The claim that k runs quickly because its functions fit in the CPU cache is, as far as I can tell, an off-hand comment that Arthur Whitney made once which has been repeated far more than it deserves. It's false—instruction cache behavior doesn't contribute significantly to k's advantage over other languages—for a few reasons: inner loops in array languages are 3–5 orders of magnitude smaller than the CPU cache, the loops that compiled languages produce also fit in cache, and instruction caching doesn't matter all that much for performance anyway. Despite spending plenty of time looking for it, I've never been able to measure an impact of code size on performance. Even data caching doesn't have that much of an effect: current versions of Dyalog APL almost always allocate new arrays from uncached memory (this is mostly fixed in the next version), and it's still one of the fastest array languages around. Unless you're using SIMD, code with linear access patterns can't even keep up with main memory, and the cache has no effect.

Why is using SIMD cheating? SIMD loops are the only way to get the full performance out of a CPU, and fast compilers do try to produce them. If it turns out that array-based interpreters are a better way to convert programmer intentions to SIMD loops than scalar compilers (and it certainly seems that way) then the array languages are legitimately faster. I suppose SIMD is considered "non-portable" because you can't use it from C, but that's an artificial restriction coming from historical programming language design decisions. The most important vector instructions are the same in any modern vector ISA. How is using standard CPU features cheating?
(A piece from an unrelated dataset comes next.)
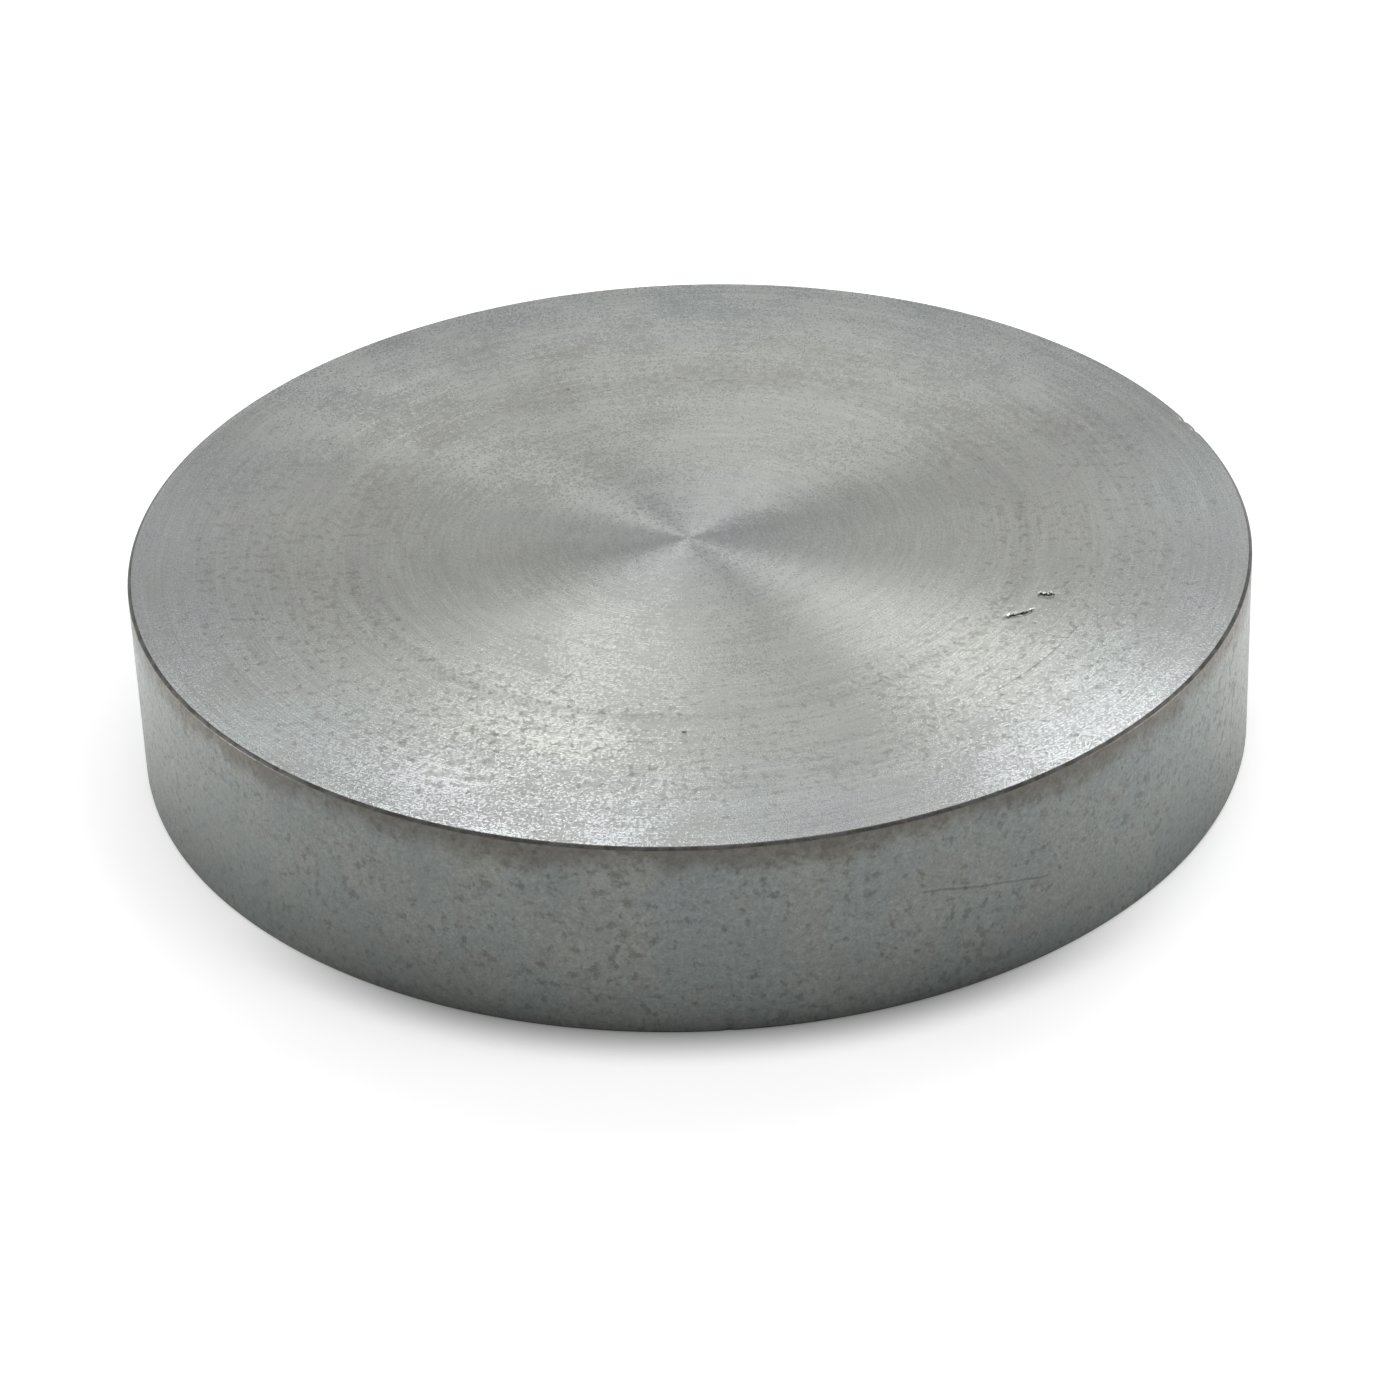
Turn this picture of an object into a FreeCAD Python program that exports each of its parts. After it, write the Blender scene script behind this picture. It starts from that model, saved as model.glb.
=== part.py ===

They're not even that much newer than double-precision float support.

(I'm an implementor for Dyalog APL.)



My comment was that taking advantage of SIMD wasn't cheating, but "cheating" was a joke in both cases.

Though I disagree with your comment on the cache: it's very blatantly better for interpreters; Whitney isn't the only one who's a believer in that, Moore does too, and Moore is more competent than just about anybody. If you look at the performance of k and Moore-written Forths compared to Dyalog APL, it does seem like they have a point.


If you're talking about parsing speed, Dyalog is slow because it has a much more complicated grammar, and because it stores the execution stack in the workspace in order to make stack overflows impossible. If you're claiming k or Forth is faster for large array processing, I'd like to see some benchmarks. Do you have a citation for Moore on the instruction cache?